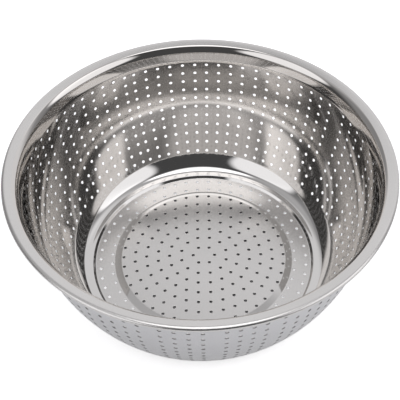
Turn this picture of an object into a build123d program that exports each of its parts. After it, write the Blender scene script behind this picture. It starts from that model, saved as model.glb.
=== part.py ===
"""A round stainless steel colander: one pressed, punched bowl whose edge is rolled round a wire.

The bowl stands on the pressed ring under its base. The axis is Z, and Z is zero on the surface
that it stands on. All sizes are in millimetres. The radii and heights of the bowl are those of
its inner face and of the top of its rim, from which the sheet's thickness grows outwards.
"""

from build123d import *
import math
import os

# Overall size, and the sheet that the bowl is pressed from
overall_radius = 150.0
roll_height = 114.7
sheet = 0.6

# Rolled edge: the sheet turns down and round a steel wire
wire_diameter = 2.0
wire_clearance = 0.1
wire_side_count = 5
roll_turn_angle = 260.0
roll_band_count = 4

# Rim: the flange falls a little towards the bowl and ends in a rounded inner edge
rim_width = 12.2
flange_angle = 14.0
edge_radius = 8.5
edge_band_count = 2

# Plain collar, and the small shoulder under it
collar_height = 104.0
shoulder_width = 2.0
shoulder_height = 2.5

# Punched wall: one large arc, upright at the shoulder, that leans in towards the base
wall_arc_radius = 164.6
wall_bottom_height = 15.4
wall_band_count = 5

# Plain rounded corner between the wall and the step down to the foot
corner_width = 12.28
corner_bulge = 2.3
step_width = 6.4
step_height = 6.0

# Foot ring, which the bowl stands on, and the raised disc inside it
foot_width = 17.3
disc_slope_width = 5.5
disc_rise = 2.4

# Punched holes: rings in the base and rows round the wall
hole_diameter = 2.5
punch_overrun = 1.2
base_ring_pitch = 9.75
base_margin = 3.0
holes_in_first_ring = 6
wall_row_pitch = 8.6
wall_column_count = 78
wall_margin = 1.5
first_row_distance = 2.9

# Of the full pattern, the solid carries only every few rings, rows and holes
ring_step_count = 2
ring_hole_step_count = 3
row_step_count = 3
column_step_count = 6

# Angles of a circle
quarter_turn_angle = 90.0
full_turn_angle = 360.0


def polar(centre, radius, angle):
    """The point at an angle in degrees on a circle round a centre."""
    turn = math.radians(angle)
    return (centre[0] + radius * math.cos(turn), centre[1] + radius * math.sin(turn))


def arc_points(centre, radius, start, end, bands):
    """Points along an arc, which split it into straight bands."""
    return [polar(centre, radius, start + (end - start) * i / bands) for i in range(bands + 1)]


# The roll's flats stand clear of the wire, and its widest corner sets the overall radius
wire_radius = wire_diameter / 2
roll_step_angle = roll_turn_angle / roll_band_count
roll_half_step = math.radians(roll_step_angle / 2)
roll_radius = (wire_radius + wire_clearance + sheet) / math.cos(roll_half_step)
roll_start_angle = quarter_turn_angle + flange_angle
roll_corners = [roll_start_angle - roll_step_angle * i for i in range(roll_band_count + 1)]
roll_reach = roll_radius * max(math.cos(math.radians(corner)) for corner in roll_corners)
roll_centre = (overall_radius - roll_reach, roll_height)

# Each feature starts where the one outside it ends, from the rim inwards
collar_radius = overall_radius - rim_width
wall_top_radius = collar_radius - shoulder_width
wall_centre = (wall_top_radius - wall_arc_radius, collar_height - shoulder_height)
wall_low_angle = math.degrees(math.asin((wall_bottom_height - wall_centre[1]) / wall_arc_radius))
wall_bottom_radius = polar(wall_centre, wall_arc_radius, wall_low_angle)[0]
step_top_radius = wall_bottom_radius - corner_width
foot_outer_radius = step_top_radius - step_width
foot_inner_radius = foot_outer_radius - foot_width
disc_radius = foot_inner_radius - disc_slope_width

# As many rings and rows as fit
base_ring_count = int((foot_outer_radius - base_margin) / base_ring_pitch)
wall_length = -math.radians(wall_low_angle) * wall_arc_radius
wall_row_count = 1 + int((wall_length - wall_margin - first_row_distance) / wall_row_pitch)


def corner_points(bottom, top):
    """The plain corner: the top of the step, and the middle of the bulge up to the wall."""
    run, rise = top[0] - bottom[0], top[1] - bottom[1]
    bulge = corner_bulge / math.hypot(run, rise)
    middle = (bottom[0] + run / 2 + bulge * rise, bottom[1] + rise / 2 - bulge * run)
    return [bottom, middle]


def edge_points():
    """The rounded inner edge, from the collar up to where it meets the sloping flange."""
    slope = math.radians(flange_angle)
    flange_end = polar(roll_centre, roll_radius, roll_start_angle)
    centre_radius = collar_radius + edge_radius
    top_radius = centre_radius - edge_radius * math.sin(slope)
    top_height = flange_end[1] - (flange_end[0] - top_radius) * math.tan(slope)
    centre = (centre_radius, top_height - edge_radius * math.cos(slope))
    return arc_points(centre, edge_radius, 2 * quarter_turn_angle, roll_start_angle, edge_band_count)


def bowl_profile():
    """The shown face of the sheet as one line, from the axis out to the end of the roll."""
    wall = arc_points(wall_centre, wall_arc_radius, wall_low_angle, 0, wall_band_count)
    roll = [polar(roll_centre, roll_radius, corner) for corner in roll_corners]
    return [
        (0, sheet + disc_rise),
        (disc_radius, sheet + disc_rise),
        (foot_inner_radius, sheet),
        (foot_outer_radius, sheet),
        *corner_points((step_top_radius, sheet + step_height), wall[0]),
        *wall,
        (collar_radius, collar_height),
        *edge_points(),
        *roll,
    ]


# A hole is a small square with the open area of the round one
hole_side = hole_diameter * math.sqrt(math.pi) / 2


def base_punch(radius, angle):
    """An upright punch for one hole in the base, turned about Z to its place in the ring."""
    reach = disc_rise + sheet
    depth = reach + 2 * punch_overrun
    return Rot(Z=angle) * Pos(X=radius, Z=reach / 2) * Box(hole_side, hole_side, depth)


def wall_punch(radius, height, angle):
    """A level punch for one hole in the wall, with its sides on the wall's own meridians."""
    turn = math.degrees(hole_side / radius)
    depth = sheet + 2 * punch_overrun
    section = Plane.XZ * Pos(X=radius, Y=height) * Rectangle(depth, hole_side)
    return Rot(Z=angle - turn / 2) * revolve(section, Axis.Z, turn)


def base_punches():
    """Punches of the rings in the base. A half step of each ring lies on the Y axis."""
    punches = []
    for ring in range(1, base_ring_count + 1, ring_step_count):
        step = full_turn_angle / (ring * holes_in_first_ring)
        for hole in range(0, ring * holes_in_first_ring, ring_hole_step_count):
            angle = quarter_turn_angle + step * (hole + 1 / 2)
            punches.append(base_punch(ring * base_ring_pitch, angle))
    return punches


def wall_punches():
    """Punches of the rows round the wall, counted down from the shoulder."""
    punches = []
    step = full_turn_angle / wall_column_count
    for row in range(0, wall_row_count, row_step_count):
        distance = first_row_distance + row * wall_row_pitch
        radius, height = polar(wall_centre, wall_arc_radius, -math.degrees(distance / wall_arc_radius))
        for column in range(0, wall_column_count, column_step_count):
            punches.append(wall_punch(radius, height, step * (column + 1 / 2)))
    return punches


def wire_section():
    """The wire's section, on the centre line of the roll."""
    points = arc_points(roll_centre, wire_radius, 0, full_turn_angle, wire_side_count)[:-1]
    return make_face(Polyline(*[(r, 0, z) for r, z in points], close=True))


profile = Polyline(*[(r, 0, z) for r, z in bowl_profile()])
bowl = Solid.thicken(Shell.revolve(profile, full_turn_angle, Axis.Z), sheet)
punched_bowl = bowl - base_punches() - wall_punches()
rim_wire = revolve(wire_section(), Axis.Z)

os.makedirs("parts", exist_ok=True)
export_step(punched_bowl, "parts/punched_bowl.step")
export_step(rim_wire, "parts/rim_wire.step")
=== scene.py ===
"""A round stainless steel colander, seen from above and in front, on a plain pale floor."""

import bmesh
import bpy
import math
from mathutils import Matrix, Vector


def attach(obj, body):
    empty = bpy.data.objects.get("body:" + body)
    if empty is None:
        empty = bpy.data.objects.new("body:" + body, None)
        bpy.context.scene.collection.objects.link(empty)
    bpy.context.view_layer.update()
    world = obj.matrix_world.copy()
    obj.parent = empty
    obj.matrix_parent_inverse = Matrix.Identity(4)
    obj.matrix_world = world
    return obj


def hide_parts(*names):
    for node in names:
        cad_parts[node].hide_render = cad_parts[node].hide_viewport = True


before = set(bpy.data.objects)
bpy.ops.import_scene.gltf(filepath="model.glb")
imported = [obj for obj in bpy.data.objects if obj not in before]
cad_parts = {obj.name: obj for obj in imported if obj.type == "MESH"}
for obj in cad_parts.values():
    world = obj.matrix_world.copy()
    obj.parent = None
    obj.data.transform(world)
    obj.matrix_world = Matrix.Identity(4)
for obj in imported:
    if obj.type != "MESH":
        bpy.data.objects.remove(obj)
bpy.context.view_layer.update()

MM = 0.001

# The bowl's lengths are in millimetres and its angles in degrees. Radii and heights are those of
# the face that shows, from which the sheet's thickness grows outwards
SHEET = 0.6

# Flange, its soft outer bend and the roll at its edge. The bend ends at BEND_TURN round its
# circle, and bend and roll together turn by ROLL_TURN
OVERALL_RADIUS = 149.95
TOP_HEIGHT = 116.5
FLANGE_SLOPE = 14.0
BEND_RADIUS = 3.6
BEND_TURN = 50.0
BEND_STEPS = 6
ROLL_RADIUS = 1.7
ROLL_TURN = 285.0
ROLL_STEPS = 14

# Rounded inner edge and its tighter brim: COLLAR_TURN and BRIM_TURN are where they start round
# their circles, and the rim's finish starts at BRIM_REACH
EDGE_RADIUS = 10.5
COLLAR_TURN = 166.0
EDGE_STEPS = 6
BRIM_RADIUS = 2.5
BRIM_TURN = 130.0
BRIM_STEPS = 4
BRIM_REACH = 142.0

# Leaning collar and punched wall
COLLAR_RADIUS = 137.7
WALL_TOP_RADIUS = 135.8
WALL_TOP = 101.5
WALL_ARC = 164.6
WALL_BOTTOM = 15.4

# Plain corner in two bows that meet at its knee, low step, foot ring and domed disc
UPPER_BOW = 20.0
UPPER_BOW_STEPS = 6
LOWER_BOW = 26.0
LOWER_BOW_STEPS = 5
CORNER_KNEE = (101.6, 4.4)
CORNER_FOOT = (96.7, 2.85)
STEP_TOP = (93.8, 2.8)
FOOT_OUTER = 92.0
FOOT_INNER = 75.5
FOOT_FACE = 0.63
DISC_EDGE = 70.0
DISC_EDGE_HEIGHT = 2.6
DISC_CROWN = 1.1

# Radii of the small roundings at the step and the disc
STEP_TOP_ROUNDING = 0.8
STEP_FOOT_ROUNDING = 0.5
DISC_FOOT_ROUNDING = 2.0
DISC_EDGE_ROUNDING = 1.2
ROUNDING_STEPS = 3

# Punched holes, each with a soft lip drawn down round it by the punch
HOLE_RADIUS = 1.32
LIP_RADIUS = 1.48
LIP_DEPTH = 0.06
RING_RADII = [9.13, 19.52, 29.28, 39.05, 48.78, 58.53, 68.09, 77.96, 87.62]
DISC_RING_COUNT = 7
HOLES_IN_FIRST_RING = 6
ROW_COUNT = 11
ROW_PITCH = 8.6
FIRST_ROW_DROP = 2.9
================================
> _THE TASK_: Quote only the lines running from the line that holds "profile = Polyline(*[(r, 0, z)" to the line that holds "for node in", both ends included.

> _RESPONSE BELOW_:
profile = Polyline(*[(r, 0, z) for r, z in bowl_profile()])
bowl = Solid.thicken(Shell.revolve(profile, full_turn_angle, Axis.Z), sheet)
punched_bowl = bowl - base_punches() - wall_punches()
rim_wire = revolve(wire_section(), Axis.Z)

os.makedirs("parts", exist_ok=True)
export_step(punched_bowl, "parts/punched_bowl.step")
export_step(rim_wire, "parts/rim_wire.step")
=== scene.py ===
"""A round stainless steel colander, seen from above and in front, on a plain pale floor."""

import bmesh
import bpy
import math
from mathutils import Matrix, Vector


def attach(obj, body):
    empty = bpy.data.objects.get("body:" + body)
    if empty is None:
        empty = bpy.data.objects.new("body:" + body, None)
        bpy.context.scene.collection.objects.link(empty)
    bpy.context.view_layer.update()
    world = obj.matrix_world.copy()
    obj.parent = empty
    obj.matrix_parent_inverse = Matrix.Identity(4)
    obj.matrix_world = world
    return obj


def hide_parts(*names):
    for node in names:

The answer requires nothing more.